### [Written instruction]
From the first line of the data below, repeat each line exactly until you reach the line with "colour and bump."; include that line too.

::: Source data :::

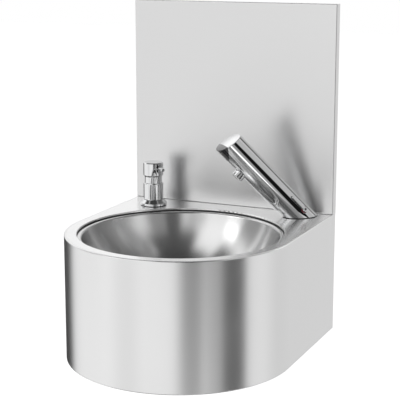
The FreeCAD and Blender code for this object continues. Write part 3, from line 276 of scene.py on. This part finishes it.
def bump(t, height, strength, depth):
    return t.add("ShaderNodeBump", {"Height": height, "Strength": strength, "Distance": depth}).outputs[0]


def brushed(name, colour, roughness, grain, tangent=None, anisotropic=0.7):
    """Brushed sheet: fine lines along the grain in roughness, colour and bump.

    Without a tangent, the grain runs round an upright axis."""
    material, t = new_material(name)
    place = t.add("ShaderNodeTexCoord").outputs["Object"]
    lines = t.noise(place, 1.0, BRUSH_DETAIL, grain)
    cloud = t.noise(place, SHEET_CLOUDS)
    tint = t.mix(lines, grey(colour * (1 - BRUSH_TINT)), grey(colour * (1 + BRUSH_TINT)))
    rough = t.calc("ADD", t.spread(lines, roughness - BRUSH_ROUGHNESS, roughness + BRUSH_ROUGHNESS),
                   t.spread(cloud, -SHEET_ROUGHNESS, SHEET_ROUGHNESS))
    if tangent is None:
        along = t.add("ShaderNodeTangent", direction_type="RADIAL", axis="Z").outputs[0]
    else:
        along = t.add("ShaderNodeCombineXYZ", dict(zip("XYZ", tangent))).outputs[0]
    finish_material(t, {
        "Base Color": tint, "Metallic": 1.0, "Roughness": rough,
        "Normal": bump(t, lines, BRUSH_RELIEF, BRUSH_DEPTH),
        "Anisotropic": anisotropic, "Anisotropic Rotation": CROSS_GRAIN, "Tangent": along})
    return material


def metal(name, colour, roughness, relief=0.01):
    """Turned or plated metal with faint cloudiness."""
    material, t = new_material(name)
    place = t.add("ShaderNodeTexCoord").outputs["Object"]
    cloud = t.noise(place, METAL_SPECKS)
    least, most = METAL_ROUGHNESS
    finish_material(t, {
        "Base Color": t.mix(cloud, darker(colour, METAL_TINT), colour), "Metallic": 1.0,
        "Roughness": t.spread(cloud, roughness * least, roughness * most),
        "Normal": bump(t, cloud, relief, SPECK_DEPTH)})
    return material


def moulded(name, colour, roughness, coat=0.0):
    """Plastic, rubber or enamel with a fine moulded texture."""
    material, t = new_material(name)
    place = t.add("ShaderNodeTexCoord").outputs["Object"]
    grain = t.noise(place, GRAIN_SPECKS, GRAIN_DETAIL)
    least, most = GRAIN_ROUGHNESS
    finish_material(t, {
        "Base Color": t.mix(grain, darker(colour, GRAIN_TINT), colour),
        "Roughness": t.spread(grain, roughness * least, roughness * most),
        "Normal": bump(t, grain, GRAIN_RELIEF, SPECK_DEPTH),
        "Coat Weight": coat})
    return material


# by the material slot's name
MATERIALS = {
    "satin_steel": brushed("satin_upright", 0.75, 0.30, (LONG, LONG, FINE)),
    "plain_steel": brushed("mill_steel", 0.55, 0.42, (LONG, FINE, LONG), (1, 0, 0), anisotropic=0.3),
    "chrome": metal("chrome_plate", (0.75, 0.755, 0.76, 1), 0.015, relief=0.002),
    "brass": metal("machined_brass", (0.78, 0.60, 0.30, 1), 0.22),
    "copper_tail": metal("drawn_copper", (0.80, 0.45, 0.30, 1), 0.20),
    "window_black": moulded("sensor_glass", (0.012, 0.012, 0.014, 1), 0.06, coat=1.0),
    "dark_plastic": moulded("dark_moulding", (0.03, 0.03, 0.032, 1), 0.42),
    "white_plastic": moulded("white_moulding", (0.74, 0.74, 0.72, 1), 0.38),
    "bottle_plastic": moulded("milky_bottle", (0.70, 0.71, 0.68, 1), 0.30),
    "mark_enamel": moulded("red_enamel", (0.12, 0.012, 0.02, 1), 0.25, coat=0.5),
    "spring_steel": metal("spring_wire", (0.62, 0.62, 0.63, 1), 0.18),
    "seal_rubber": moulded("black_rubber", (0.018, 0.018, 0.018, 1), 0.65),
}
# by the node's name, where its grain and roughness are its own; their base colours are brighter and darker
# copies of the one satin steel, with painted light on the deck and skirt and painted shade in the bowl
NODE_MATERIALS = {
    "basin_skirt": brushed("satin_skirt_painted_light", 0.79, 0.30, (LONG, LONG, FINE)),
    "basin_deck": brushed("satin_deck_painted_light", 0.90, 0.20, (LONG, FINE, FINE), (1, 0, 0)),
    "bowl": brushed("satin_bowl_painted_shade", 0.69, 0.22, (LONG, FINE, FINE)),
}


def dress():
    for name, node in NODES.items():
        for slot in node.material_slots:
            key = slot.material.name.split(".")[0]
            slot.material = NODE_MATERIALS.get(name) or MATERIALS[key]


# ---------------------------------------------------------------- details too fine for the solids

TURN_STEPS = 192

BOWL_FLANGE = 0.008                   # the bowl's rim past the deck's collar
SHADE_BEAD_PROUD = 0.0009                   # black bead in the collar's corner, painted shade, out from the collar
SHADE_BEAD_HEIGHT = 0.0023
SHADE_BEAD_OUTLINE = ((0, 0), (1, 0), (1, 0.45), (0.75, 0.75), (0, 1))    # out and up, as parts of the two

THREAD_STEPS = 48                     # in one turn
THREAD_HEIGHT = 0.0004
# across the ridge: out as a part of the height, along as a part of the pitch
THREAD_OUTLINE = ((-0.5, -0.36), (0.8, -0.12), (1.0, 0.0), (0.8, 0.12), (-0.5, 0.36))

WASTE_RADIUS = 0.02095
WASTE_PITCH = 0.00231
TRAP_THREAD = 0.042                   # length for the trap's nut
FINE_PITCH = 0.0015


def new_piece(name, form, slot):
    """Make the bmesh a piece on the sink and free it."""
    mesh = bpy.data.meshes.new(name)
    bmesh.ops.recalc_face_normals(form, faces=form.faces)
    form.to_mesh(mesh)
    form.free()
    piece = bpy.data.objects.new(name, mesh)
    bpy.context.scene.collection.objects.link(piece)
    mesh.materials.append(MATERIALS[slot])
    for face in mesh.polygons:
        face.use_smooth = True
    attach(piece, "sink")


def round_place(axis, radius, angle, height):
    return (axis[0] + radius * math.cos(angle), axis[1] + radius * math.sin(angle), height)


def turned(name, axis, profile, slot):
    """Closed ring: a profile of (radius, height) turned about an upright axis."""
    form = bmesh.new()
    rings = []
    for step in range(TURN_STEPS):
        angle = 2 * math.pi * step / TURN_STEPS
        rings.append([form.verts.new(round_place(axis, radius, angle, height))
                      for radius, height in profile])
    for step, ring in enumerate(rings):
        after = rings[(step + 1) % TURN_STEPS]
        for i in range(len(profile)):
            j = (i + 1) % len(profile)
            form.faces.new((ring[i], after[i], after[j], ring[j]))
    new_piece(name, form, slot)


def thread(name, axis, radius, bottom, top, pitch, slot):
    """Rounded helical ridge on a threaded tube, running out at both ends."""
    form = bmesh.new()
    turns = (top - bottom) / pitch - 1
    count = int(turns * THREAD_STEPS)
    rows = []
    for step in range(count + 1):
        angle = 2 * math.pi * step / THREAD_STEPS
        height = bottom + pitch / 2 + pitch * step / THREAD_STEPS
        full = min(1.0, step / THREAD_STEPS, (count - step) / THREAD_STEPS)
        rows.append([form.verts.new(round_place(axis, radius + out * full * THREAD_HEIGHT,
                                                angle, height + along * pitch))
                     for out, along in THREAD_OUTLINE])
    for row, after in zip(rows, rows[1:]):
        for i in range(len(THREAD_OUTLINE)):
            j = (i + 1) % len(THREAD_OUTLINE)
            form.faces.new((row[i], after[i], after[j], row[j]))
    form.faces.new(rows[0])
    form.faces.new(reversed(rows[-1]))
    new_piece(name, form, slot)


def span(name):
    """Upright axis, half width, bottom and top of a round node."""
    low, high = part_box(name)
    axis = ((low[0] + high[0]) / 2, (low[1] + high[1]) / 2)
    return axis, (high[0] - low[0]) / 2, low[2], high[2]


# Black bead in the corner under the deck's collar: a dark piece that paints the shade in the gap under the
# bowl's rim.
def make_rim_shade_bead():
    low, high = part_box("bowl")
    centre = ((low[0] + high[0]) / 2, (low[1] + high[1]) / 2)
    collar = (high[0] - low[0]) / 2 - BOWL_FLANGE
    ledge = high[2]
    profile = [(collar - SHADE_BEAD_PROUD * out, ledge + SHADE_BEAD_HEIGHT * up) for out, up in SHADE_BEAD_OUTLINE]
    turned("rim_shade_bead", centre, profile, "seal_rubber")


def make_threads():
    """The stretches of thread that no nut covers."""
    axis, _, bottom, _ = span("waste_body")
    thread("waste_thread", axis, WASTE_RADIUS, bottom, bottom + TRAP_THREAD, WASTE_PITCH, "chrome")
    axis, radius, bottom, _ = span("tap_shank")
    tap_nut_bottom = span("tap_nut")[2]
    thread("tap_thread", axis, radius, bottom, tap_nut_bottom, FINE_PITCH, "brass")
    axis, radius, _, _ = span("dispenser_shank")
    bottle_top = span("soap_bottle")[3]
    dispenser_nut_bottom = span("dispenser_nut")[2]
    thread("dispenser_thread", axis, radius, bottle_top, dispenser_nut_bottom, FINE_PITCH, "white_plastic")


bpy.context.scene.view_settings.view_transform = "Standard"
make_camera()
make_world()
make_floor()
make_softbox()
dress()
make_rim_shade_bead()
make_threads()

:::

### [Worked solution]
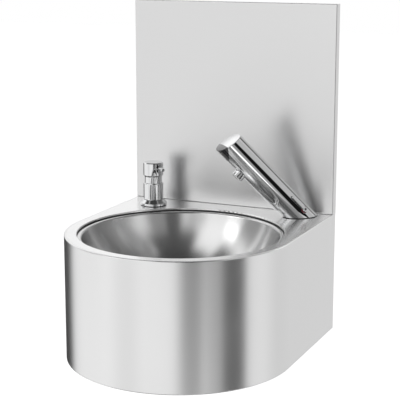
The FreeCAD and Blender code for this object continues. Write part 3, from line 276 of scene.py on. This part finishes it.
def bump(t, height, strength, depth):
    return t.add("ShaderNodeBump", {"Height": height, "Strength": strength, "Distance": depth}).outputs[0]


def brushed(name, colour, roughness, grain, tangent=None, anisotropic=0.7):
    """Brushed sheet: fine lines along the grain in roughness, colour and bump.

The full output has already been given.